Goran Goric (Belgrade journalist). "I opposed the Bosnian war, but
no Albanian intellectual has opposed the indiscriminate bombing of
Yugoslavia where 500 civilians have already been killed. It's not true
that Kosovar people are fighting Serbian oppression, because the first
demonstrations for independence came in the early 80s at the height of
liberal freedoms. This shows that the motive must have been nationalism,
not human rights. There has been bitter fighting between Serb and
Albanian throughout history". Milosevic had not won all the elections,
he had rigged them. The West failed to support the Serbian opposition
parties when they won the local elections. Since 1989 the Kosovans
boycotted Yugoslav elections when they could have voted for the
opposition, so they are partly responsible for keeping this government
in power. "Kosovars" is a newspeak word: they should be called "ethnic
Albanians".

Tariq Ali rounded off the discussion. Historically, colonising countries
have always had a blind spot. Serbian dissidents have treated Albanians
as different from other nations. But it is not true that Nato is
supporting self determination for Kosovo, because the press continues
to print attacks on the KLA. Most in the Western war party are
motivated by guilt over Srebrenica - "the only offence approaching
genocide in the Balkan wars". Why shouldn't long negotiations go on,
as they do in Ireland? It is a sign of weakness for supporters of
this war to use arguments from World War II: at different times everyone
from Nasser to Galtieri has been called a Hitler. We need not oppose
all armed interventions for humanitarian ends, such as the Tanzanian
expulsion of Idi Amin from Uganda or the Vietnamese invasion of Pol Pot's
Cambodia. The question was the function of such an action. In this case
the function was to impose a new kind of Nato on Europe.
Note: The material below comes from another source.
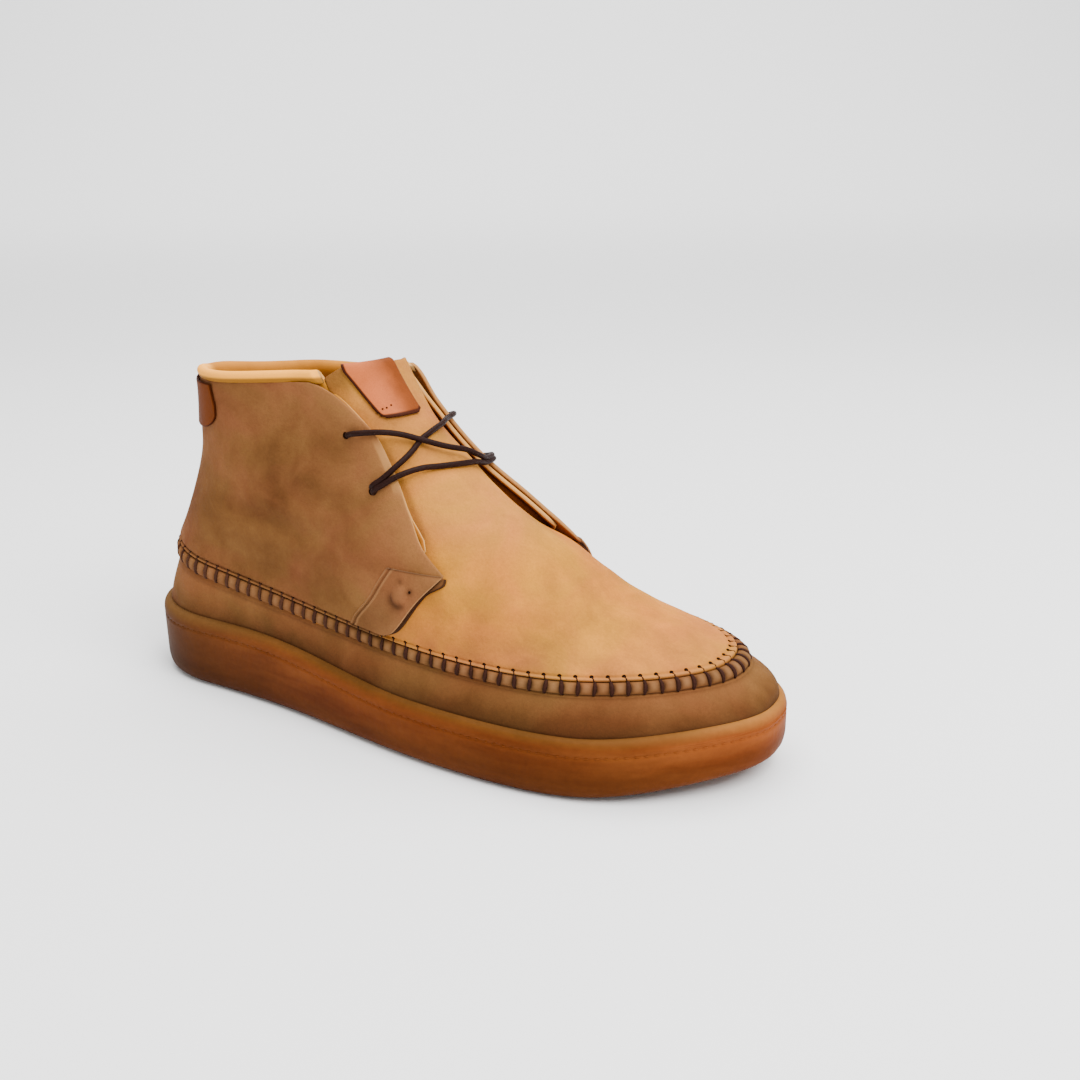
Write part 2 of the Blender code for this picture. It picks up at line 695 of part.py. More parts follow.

Several points occurred to me after the discussion. First, the very
narrow band of concerns which were addressed: mainly the global
machinations of Nato, followed by argumentative re-runs of Yugoslav
history. Few addressed the present, and of these a disturbingly
large proportion attempted to deny that the Kosovars were suffering
mass murder. Several who spoke with most assurance against intervention
had no previous record of concern for the people of the region. There
were a large number of women in the audience but nearly all remained
silent, even though (for example) Ursula Owen of Index on Censorship
or the historian Sally Alexander might have had a lot to contribute.
It seemed impossible to wrench the debate away from its Olympian
geopolitical focus. A wider consensus of good taste was used to
disqualify the notion that the Milosevic regime might possibly be
"fascist" or committing "genocide". Strangely, these prohibitions
reinforced the effect of spending an evening in the 1930s, where
many of a Leninist persuasion could still apparently find
national socialism preferable to capitalism. Lead me to the
weak liberals and social democrats, please.